Print the entire listing. Each line must match the original exactly.

:: COLLECTED DATA ::

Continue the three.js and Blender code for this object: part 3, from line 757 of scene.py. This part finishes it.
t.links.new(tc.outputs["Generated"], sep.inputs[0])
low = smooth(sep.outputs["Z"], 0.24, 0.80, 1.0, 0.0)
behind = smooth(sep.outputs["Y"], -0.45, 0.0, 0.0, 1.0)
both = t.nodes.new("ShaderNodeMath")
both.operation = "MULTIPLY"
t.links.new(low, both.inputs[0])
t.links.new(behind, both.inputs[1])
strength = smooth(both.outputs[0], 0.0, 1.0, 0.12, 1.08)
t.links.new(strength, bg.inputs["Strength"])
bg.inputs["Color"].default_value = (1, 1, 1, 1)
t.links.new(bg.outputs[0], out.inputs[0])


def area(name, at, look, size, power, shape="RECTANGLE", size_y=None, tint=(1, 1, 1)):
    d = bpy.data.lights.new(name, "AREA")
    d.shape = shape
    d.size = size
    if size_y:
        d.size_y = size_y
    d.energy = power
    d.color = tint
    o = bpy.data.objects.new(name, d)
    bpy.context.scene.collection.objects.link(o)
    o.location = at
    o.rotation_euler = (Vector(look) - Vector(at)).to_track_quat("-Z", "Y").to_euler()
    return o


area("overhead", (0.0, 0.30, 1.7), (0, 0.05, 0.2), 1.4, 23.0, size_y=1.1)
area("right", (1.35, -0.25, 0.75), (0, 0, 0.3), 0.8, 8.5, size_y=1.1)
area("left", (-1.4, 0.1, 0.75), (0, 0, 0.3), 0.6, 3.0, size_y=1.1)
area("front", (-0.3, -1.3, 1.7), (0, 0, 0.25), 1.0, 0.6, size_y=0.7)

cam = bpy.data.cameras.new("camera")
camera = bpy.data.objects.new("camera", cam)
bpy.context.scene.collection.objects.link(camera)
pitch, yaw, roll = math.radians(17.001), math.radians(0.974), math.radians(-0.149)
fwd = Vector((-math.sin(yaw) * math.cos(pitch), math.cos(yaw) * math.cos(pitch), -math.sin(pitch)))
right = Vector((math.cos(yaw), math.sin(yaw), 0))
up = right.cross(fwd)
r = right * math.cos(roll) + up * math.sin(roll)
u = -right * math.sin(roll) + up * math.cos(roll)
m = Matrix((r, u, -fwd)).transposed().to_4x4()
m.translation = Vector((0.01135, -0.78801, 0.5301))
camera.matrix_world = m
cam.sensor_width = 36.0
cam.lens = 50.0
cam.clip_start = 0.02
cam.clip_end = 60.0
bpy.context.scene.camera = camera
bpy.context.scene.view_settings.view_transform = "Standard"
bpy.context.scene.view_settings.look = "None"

:::

OUTPUT BELOW |
Continue the three.js and Blender code for this object: part 3, from line 757 of scene.py. This part finishes it.
t.links.new(tc.outputs["Generated"], sep.inputs[0])
low = smooth(sep.outputs["Z"], 0.24, 0.80, 1.0, 0.0)
behind = smooth(sep.outputs["Y"], -0.45, 0.0, 0.0, 1.0)
both = t.nodes.new("ShaderNodeMath")
both.operation = "MULTIPLY"
t.links.new(low, both.inputs[0])
t.links.new(behind, both.inputs[1])
strength = smooth(both.outputs[0], 0.0, 1.0, 0.12, 1.08)
t.links.new(strength, bg.inputs["Strength"])
bg.inputs["Color"].default_value = (1, 1, 1, 1)
t.links.new(bg.outputs[0], out.inputs[0])


def area(name, at, look, size, power, shape="RECTANGLE", size_y=None, tint=(1, 1, 1)):
    d = bpy.data.lights.new(name, "AREA")
    d.shape = shape
    d.size = size
    if size_y:
        d.size_y = size_y
    d.energy = power
    d.color = tint
    o = bpy.data.objects.new(name, d)
    bpy.context.scene.collection.objects.link(o)
    o.location = at
    o.rotation_euler = (Vector(look) - Vector(at)).to_track_quat("-Z", "Y").to_euler()
    return o


area("overhead", (0.0, 0.30, 1.7), (0, 0.05, 0.2), 1.4, 23.0, size_y=1.1)
area("right", (1.35, -0.25, 0.75), (0, 0, 0.3), 0.8, 8.5, size_y=1.1)
area("left", (-1.4, 0.1, 0.75), (0, 0, 0.3), 0.6, 3.0, size_y=1.1)
area("front", (-0.3, -1.3, 1.7), (0, 0, 0.25), 1.0, 0.6, size_y=0.7)

cam = bpy.data.cameras.new("camera")
camera = bpy.data.objects.new("camera", cam)
bpy.context.scene.collection.objects.link(camera)
pitch, yaw, roll = math.radians(17.001), math.radians(0.974), math.radians(-0.149)
fwd = Vector((-math.sin(yaw) * math.cos(pitch), math.cos(yaw) * math.cos(pitch), -math.sin(pitch)))
right = Vector((math.cos(yaw), math.sin(yaw), 0))
up = right.cross(fwd)
r = right * math.cos(roll) + up * math.sin(roll)
u = -right * math.sin(roll) + up * math.cos(roll)
m = Matrix((r, u, -fwd)).transposed().to_4x4()
m.translation = Vector((0.01135, -0.78801, 0.5301))
camera.matrix_world = m
cam.sensor_width = 36.0
cam.lens = 50.0
cam.clip_start = 0.02
cam.clip_end = 60.0
bpy.context.scene.camera = camera
bpy.context.scene.view_settings.view_transform = "Standard"
bpy.context.scene.view_settings.look = "None"